I found that a very sad death because ... I don't know. I would've hoped maybe that she would have been in her parents' arms or something, but with this family, that was how it had to be. When I offered my condolences, the mother said something about how she really shouldn't have died, or I didn't know her or something, and then they left.  So ... that was bad. That was a bad situation. I felt like I never had any kind of bond at all. It was really tricky because, I think, at that point, when you really think a child is dying, and they're probably not suffering because their brain is so affected, then our goal is to help the family through it, and I don't feel like I did.

A nurse's story

I think moral distress is not necessarily associated just with dying children or with futility of care. I think it comes to us also because we work in teams, teams that are somewhat respectful, or sometimes respectful, or not respectful at all. It can be about whose voice gets heard, what language is used. That kind of thing can bring me moral distress as well. 

Nurses are listened to. For instance, on rounds the nurses may put forward their suggestions about a treatment and the physicians will not respond to it. It takes someone with more authority who can say: "Well, you know, the evidence suggests...." But I don't have a randomized clinical control trial in my back hip pocket to prove my point. Sometimes I think that if I had the language I could make a nursing perspective more appreciated. That I don't have this sometimes brings me distress as well.

Other nurses will come to me sometimes to ask me to speak for them. For example, when a patient is in pain, a nurse might come to me and say, "I don't believe the kid's getting enough pain medication. And I've asked and the physician doesn't want to increase the infusion and they think that the bolus doses are adequate. Would you go up and talk to them? Because we know that if you talk to them, we'll get what we need."

It can be distressing how hierarchical PICU can be. I remember once we were doing rounds and there was a very complex congenital cardiac little baby. We were having the discussion about how long we should go on treating in this venue. The parents were not at the bedside, but there was another parent at another child's bedside close by. 

I turned to the physician in charge of rounds and I said, "Could we not talk about this right now?" 

He turned to me and said, "I'm tired of not talking about what's important. If you don't want to be faced with that, then you don't have to be here." 

I said, "That was not my message. I was referring to the time and place, because other family members are around. Could we just move away?" 

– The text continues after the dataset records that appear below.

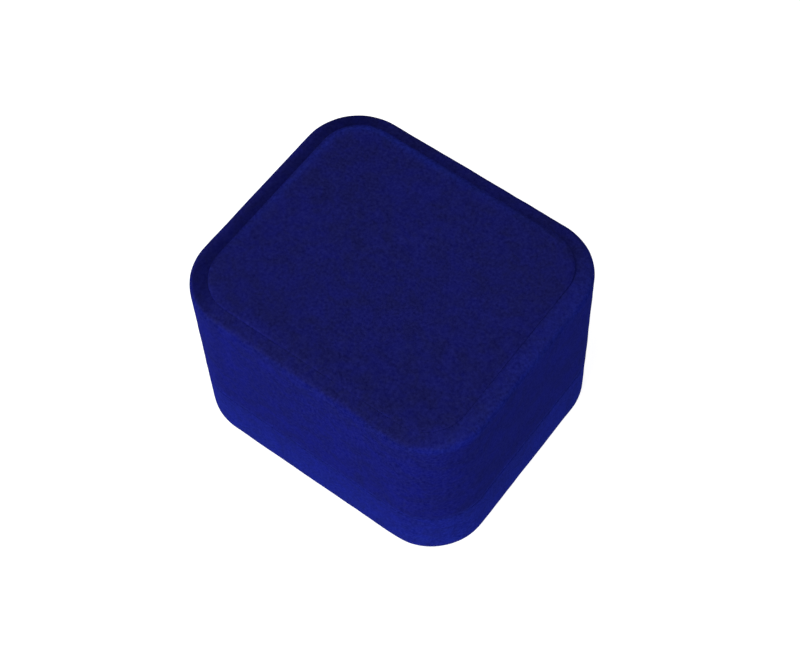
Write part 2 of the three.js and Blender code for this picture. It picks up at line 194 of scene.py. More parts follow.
def velvet(name, lighten=1.0):
    """Royal-blue flocked velvet: short pile with a fine grain and brushed patches, lighter where it is
    rubbed and where light is painted, darker where shade is painted.
    """
    n = Nodes(name)
    grain = n.noise(PILE_GRAIN_MM, 4.0, 0.7)
    mottle = n.noise(PILE_MOTTLE_MM, 3.0, 0.6, 0.4)
    nap = n.noise(PILE_NAP_MM, 3.0, 0.55, 1.2)
    patches = n.noise(PILE_PATCH_MM, 4.0, 0.7)
    wear_and_painted_light = n.attribute("wear_and_painted_light")
    colour = n.mix(n.ramp(grain, 0.24, 0.76), PILE_DEEP, PILE_LIGHT)
    brushed = n.math("ADD", n.ramp(mottle, 0.4, 0.6, 0.0, 0.55), n.ramp(nap, 0.4, 0.6, 0.0, 0.3))
    colour = n.mix(brushed, colour, PILE_BRUSHED, blend="ADD")
    # painted sheen: faces that look up are tinted paler
    colour = n.mix(n.ramp(n.upward(), LEVEL_FROM, LEVEL_TO), colour, PILE_TOP_SHEEN, blend="ADD")
    edge = n.math("MULTIPLY", wear_and_painted_light, n.ramp(patches, 0.25, 0.75, 0.35 * lighten, lighten))
    edge = n.math("MULTIPLY", edge, n.ramp(grain, 0.34, 0.66, 0.65, 1.35))
    # rubbed pile and painted light: lighter where the attribute is above 0
    colour = n.mix(edge, colour, PILE_WEAR_AND_PAINTED_LIGHT, blend="ADD")
    # painted shade: darker where the attribute is below 0
    colour = n.mix(n.math("MULTIPLY", wear_and_painted_light, -1.0), colour, PILE_PAINTED_SHADE)
    n.link(colour, "Base Color")
    n.link(n.ramp(grain, 0.2, 0.8, 0.86, 1.0), "Roughness")
    n.set(Specular_IOR_Level=0.0, Sheen_Weight=0.11, Sheen_Roughness=0.3, Sheen_Tint=PILE_SHEEN)
    n.bump(grain, 0.28, 0.12)
    return n.material


def satin(name):
    """Ivory satin: long fine threads along Y, with a soft gloss."""
    n = Nodes(name)
    threads = n.noise(0.16, 2.0, 0.5, 0.0, n.stretched(1.0, 0.08, 1.0))
    shade = n.noise(7.0, 3.0)
    colour = n.mix(n.ramp(threads, 0.3, 0.7), (0.46, 0.43, 0.37), (0.60, 0.57, 0.50))
    n.link(n.mix(n.ramp(shade, 0.3, 0.7, 0.0, 0.35), colour, (0.52, 0.48, 0.40)), "Base Color")
    n.link(n.ramp(threads, 0.2, 0.8, 0.26, 0.42), "Roughness")
    n.set(Specular_IOR_Level=0.55, Anisotropic=0.5)
    n.set(Sheen_Weight=0.25, Sheen_Roughness=0.3, Sheen_Tint=(1.0, 0.97, 0.9, 1.0))
    n.bump(threads, 0.18, 0.05)
    return n.material


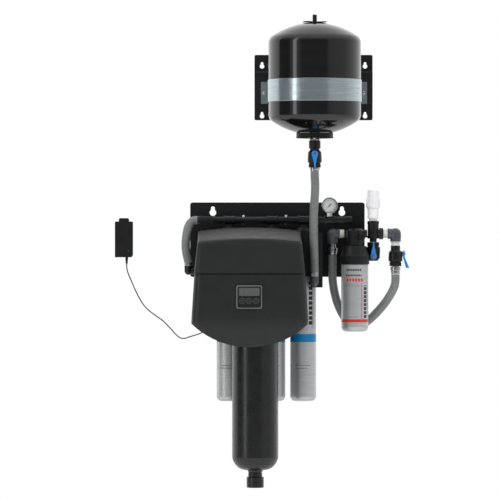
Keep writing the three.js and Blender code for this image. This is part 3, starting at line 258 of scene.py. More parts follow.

I moved away and he was very angry with me for what I'd said. His language was disrespectful. We later had a conversation, not a positive conversation and one that I did not feel resolved the issue. Several other nurses spoke to me about it. That created a lot of distress because they felt that nursing wasn't being respected. But I did get my point across to that physician and we did move the conversation away from the bedside. And I must say that when I said, "No, you and I need to talk about this, but not here," he did follow me. We moved to another bedside where there was no child or parent and we had that conversation. And I will give him his due. A couple days later, he came to me and apologized.

In considering this situation, I think that the physician was extremely stressed by this patient's situation. He was probably very distressed morally about it because he felt we were continuing care far longer than we should have. The four physicians hadn't come to an agreement among themselves. So his expression of anger or frustration at that point was related to the distress he was feeling. There was no intention to be disrespectful to me as a nurse.